As her younger brother, Paul, put it to me today, “Pat, my sister, your mother, was a most remarkable being – she was very close and dear to me all my life and a prop and mainstay in troubled times. She had what I can only describe as a ‘glow’ – almost an aura that even shows in photographs of her over the years, she will be most sorely missed by us all, and leaving us she has taken with her much love and many memories.” She was certainly an extraordinary story-teller.

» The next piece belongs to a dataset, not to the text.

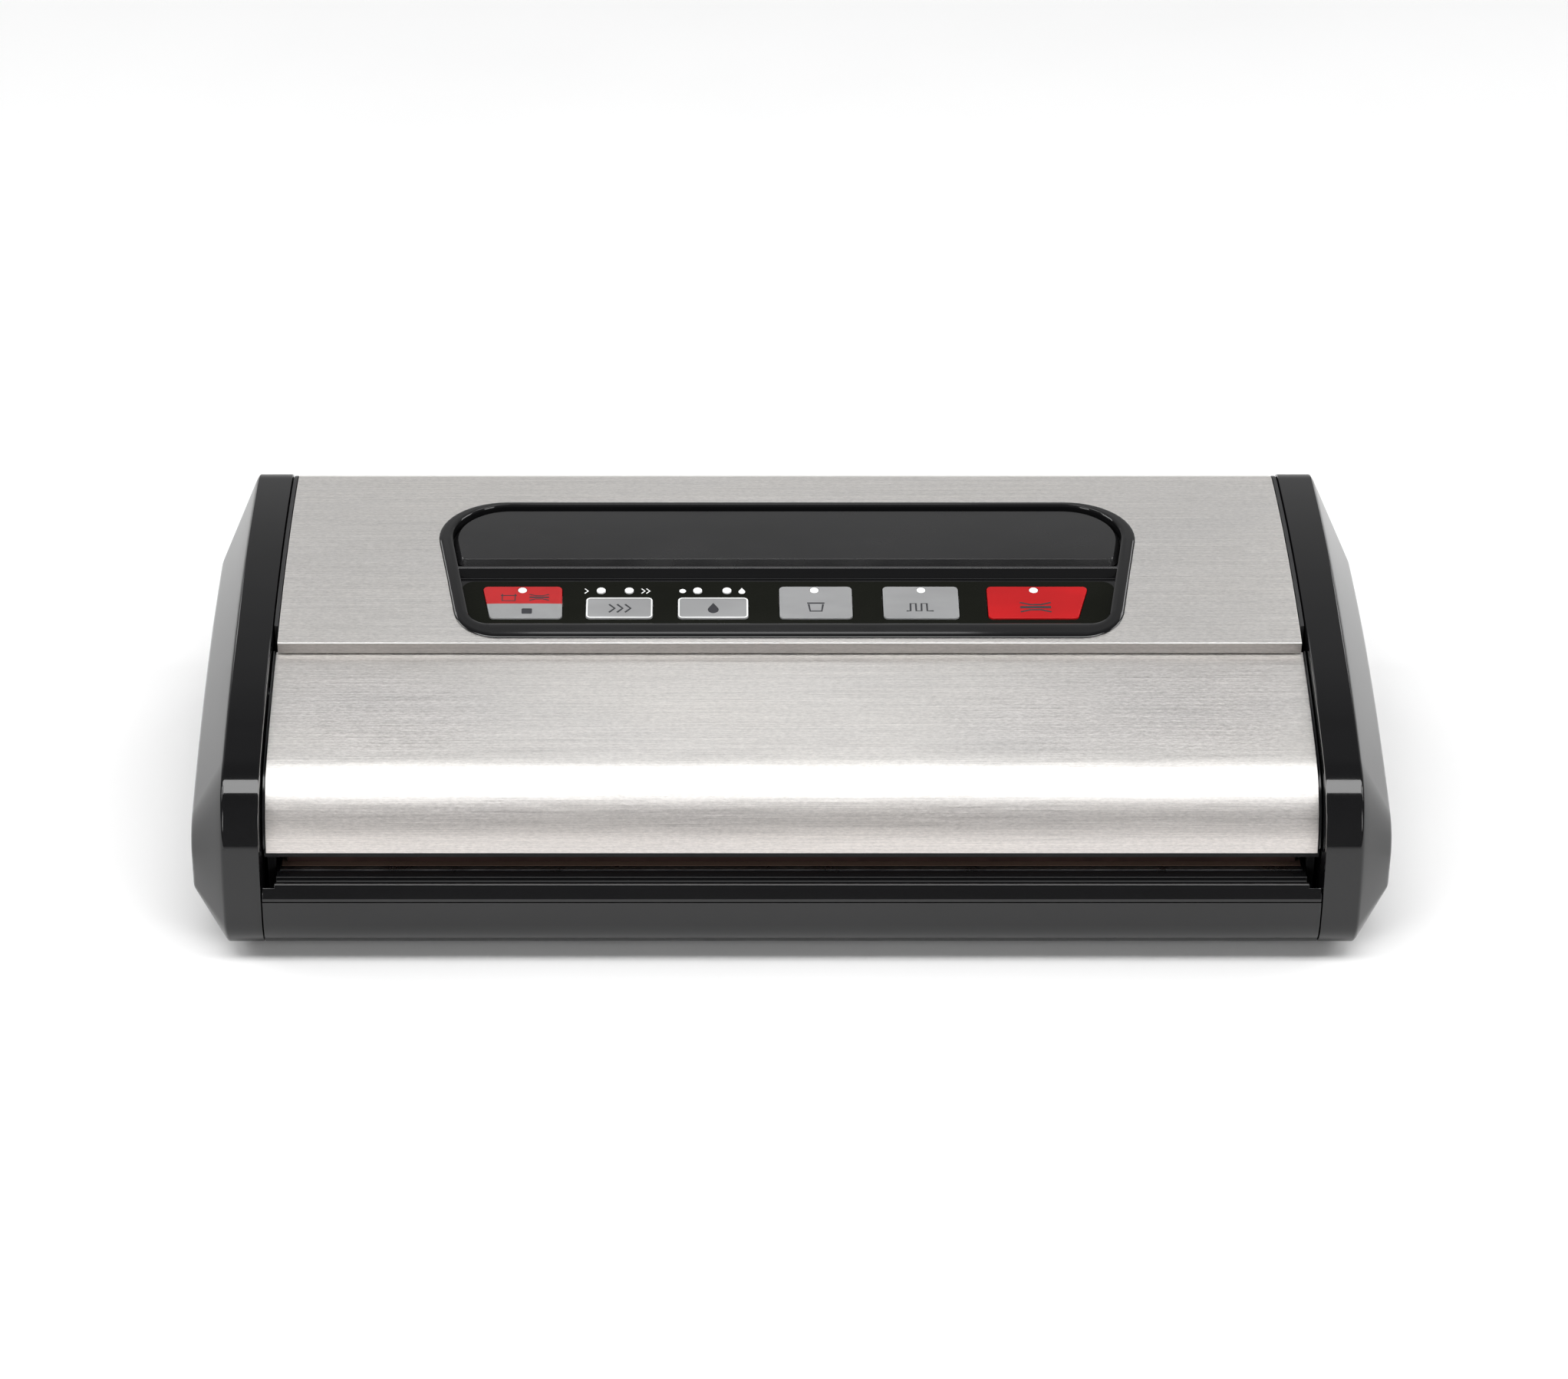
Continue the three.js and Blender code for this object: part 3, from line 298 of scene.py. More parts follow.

Recalling her in happier times, and her first use of headphones, the first image is of her in the Hill House kitchen. I had recorded her talking about the poltergeist that haunted her as a child, when her parents were divorcing, and the ghost that she was convinced haunted (in a positive way) the end of Hill House where there is a 400-year-old oak staircase. We knew her as Belinda. The story goes, though we heard it long after Pat first saw a mob-capped girl sitting at the foot of her bed, that a young maid fell down the stairs and broke her neck.
The second image, below, honours the huge responsibility her generation carried, symbolised by the Soviet/Russian veterans coming up to see her in bed after Tim’s memorial service. His photo, with great-grandson Gene on his lap, is in the background. The woman in red hat a former partisan, the only person from her entire town to survive WWII. A world of ghosts.
Pat and Tim voted the wrong way on Brexit, she saying the chimney-sweep told her to do so, but we loved them nonetheless!
She would have loved the fact that I was at Buckingham Palace the day after she died, though the sacking of Prince Andrew would not have escaped her notice or comment.
Her views didn’t always follow well-worn tracks, though she would most definitely not have approved of the way in which the monarchy was being dragged through hedges backwards by the shenanigans of the Queen’s favourite son. But she would definitely have approved of the way half a dozen grey vacuum cleaners were arrayed in one space I passed en route to the Billiards room, lined up in regimental order.